One of them is consulting firm Abrea Consulting Group (ACG), which shared with Entrepreneur Philippines a copy of one of its employees’ payslips for January 15th. As a result of lower withholding tax deductions, the employee’s take-home pay last January 15 was Php15,008.36 compared to Php13,227.26 before the TRAIN law came into effect last January 1. That’s an additional Php1,781.11.






Likewise, Filipino software company Hilsoft Inc. shared that it was able to adjust to the new tax scheme on time, providing almost its entire employee pool of 60 people larger pay this January 15. Still, it admitted the transition initially made a dent in the company’s cash flow.


“We have 60 employees and almost everyone has benefited. Half of them are now tax exempted, the other half got a significant tax decrease,” Hilsoft Inc. founder Dennis Hilario said. “But in the end, we have a decrease in withholding tax payable and we were glad that the employees now receive much higher take-home pay.”

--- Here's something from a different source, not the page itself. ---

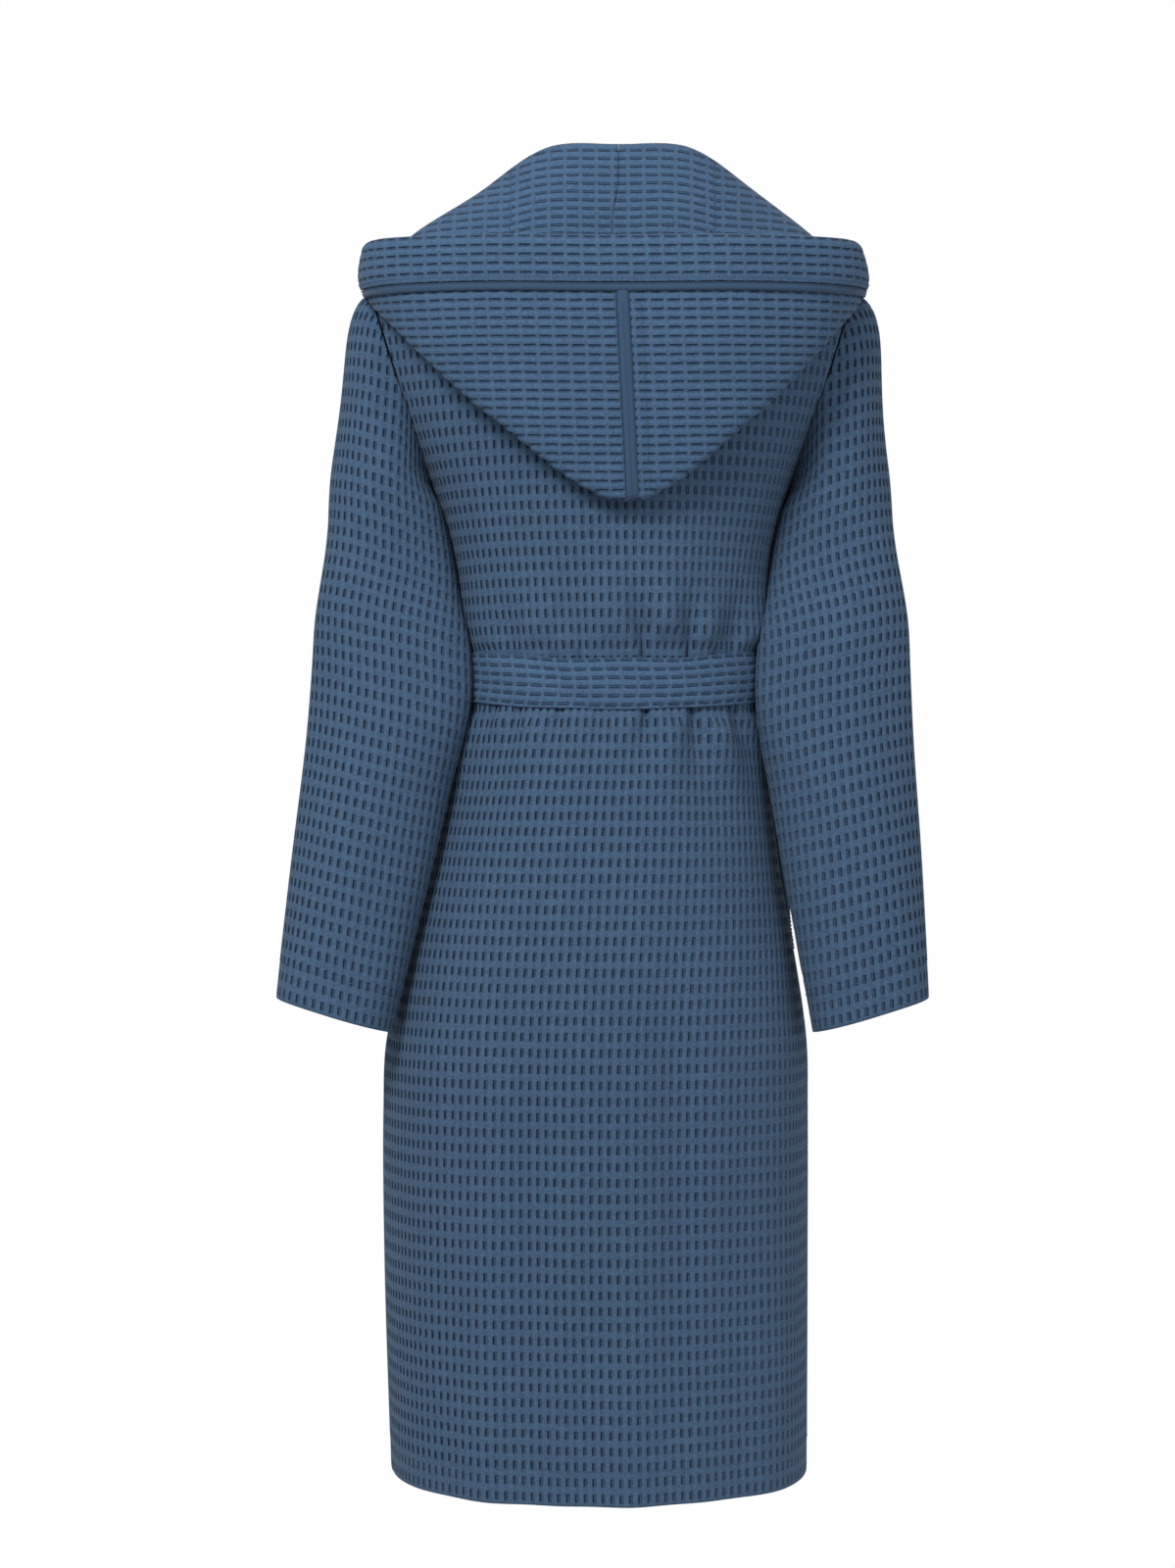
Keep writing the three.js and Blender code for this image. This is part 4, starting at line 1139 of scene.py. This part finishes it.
def stitchTree():
    tree = bpy.data.node_groups.new("stitch row", "GeometryNodeTree")
    tree.is_modifier = True
    tree.interface.new_socket("Geometry", in_out="INPUT", socket_type="NodeSocketGeometry")
    for label in ("Pitch", "Length", "Thread"):
        tree.interface.new_socket(label, in_out="INPUT", socket_type="NodeSocketFloat")
    tree.interface.new_socket("Finish", in_out="INPUT", socket_type="NodeSocketMaterial")
    tree.interface.new_socket("Geometry", in_out="OUTPUT", socket_type="NodeSocketGeometry")

    def add(kind, inputs=None, **settings):
        made = tree.nodes.new(kind)
        for key, value in settings.items():
            setattr(made, key, value)
        for key, value in (inputs or {}).items():
            if isinstance(value, bpy.types.NodeSocket):
                tree.links.new(value, made.inputs[key])
            else:
                made.inputs[key].default_value = value
        return made

    given = add("NodeGroupInput")
    row = add("GeometryNodeResampleCurve", {"Curve": given.outputs["Geometry"],
                                            "Length": given.outputs["Pitch"]}, mode="LENGTH")
    tangent = add("GeometryNodeInputTangent")
    turned = add("FunctionNodeAlignRotationToVector", {"Vector": tangent.outputs[0]}, axis="Z")
    bead = add("GeometryNodeMeshUVSphere", {"Segments": 6, "Rings": 4, "Radius": 0.5})
    size = add("ShaderNodeCombineXYZ", {0: given.outputs["Thread"], 1: given.outputs["Thread"],
                                        2: given.outputs["Length"]})
    placed = add("GeometryNodeInstanceOnPoints", {"Points": row.outputs[0], "Instance": bead.outputs["Mesh"],
                                                  "Rotation": turned.outputs[0], "Scale": size.outputs[0]})
    real = add("GeometryNodeRealizeInstances", {0: placed.outputs[0]})
    dyed = add("GeometryNodeSetMaterial", {"Geometry": real.outputs[0], "Material": given.outputs["Finish"]})
    add("NodeGroupOutput", {0: dyed.outputs[0]})
    return tree


stitchRows = stitchTree()


def stitches(name, bodyName, lines):
    curve = bpy.data.curves.new(name, "CURVE")
    curve.dimensions = "3D"
    for line in lines:
        spline = curve.splines.new("POLY")
        spline.points.add(len(line) - 1)
        spline.points.foreach_set("co", np.column_stack([line, np.ones(len(line))]).ravel())
    holder = addObject(name + "_path", curve)
    sewing = holder.modifiers.new("stitch row", "NODES")
    sewing.node_group = stitchRows
    items = stitchRows.interface.items_tree
    socket = {item.name: item.identifier for item in items if item.in_out == "INPUT"}
    sewing[socket["Pitch"]] = stitch["pitch"]
    sewing[socket["Length"]] = stitch["length"]
    sewing[socket["Thread"]] = stitch["thread"]
    sewing[socket["Finish"]] = threadFinish
    graph = bpy.context.evaluated_depsgraph_get()
    mesh = bpy.data.meshes.new_from_object(holder.evaluated_get(graph))
    bpy.data.objects.remove(holder)
    mesh.uv_layers.new(name="weave")
    piece = addObject(name, mesh)
    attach(piece, bodyName)


def hemLines():
    lines = []
    row = int(np.argmin(np.abs(panelRows[0] - body["hem"])))
    centre = backSections * [0, 0, 1]
    normal, _ = normalsOf(backSections, centre)
    lines.append(backSections[row, 3:-3] + normal[row, 3:-3] * (body["thickness"] / 2 + 0.0003))
    for side, (sections, walked, opening, middle) in frontGrids.items():
        normal, _ = normalsOf(sections, middle)
        edge = opening[row]
        keep = (walked[row] * side > edge * side + 0.002)
        lines.append((sections[row] + normal[row] * (body["thickness"] / 2 + 0.0003))[keep][2:-2])
    return lines


stitches("hem_stitches", "robe", hemLines() + pocketLines)
for name in sides:
    stitches(f"cuff_stitches_{name}", f"{name}_sleeve", sleeveLines[name])
reach = hood["bandReach"]
bandStitches = [bandRow(hood["band"] - 0.0035, 0.0071, reach), bandRow(hood["band"] + 0.0015, 0.0056, reach)]
tapeStitches = [np.stack([faceRow(np.array([s, s + 0.001]), d, 0.0, 1)[0] + [0, -0.0048, 0]
                          for d in np.linspace(0.052, 0.22, 80)]) for s in (0.008, 0.034)]
stitches("hood_stitches", "hood", bandStitches + tapeStitches)
print("stitches sewn")

# floor and light
studio = {"floorDrop": 0.35, "floorHalf": 1.0, "floor": (0.9, 0.9, 0.9, 1), "backdrop": 1.0, "world": 0.50}
# each lamp's place, what it points at, its size in metres and its power in watts
lamps = {
    "key": ((-1.3, -2.3, 2.6), (0, 0, 0.85), (1.0, 1.0), 76),
    "fill": ((1.9, -2.3, 1.6), (0, 0, 0.8), (1.4, 1.4), 18),
    "back": ((0.6, 2.4, 2.2), (0, 0, 0.9), (1.6, 1.6), 13),
}

floorMesh = bpy.data.meshes.new("floor")
level = hemHeight - studio["floorDrop"]
corners = [(x * studio["floorHalf"], y * studio["floorHalf"], level)
           for x, y in ((-1, -1), (1, -1), (1, 1), (-1, 1))]
floorMesh.from_pydata(corners, [], [(0, 1, 2, 3)])
floor = addObject("floor", floorMesh)
floorShader = Shader("pale_floor")
floorMesh.materials.append(floorShader.finish(studio["floor"], floorShader.node(
    "ShaderNodeBump", {}, {"Height": 0.0}), {"Roughness": 0.9}))


def areaLight(name, place, target, size, power):
    data = bpy.data.lights.new(name, "AREA")
    data.shape = "RECTANGLE"
    data.size, data.size_y = size
    data.energy = power
    light = addObject(name, data)
    light.location = place
    aim = np.array(target) - np.array(place)
    light.rotation_euler = (math.atan2(math.hypot(aim[0], aim[1]), -aim[2]), 0,
                            math.atan2(aim[1], aim[0]) - math.pi / 2)


for name, lamp in lamps.items():
    areaLight(name, *lamp)
world = bpy.data.worlds.new("studio")
world.use_nodes = True
world.node_tree.nodes["Background"].inputs["Color"].default_value = (1, 1, 1, 1)
ray = world.node_tree.nodes.new("ShaderNodeLightPath")
# the backdrop is seen brighter than it lights
strength = world.node_tree.nodes.new("ShaderNodeMapRange")
strength.inputs["To Min"].default_value = studio["world"]
strength.inputs["To Max"].default_value = studio["backdrop"]
world.node_tree.links.new(ray.outputs["Is Camera Ray"], strength.inputs["Value"])
world.node_tree.links.new(strength.outputs["Result"], world.node_tree.nodes["Background"].inputs["Strength"])
bpy.context.scene.world = world
bpy.context.scene.view_settings.view_transform = "Standard"
print("studio lit")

Hilario credited the easier transition process of his company to its human resources and accounting team as its payroll system was easily tweaked to the new tax scheme. The software company develops payroll and accounting tools for MSMEs.


This, apparently, remains a challenge for a number of companies. In fact, the head of the Employers’ Confederation of the Philippines (ECOP) has asked the Bureau of Internal Revenue (BIR) to give the group’s members “extra time” to fix their payroll systems to reflect the new tax schedules.


“We would be asking Commissioner (Caesar) Dulay to at least give us a chance to give us time to convert our old program into a new program," said ECOP Chairman Donald Dee in a live interview aired by ANC on January 11.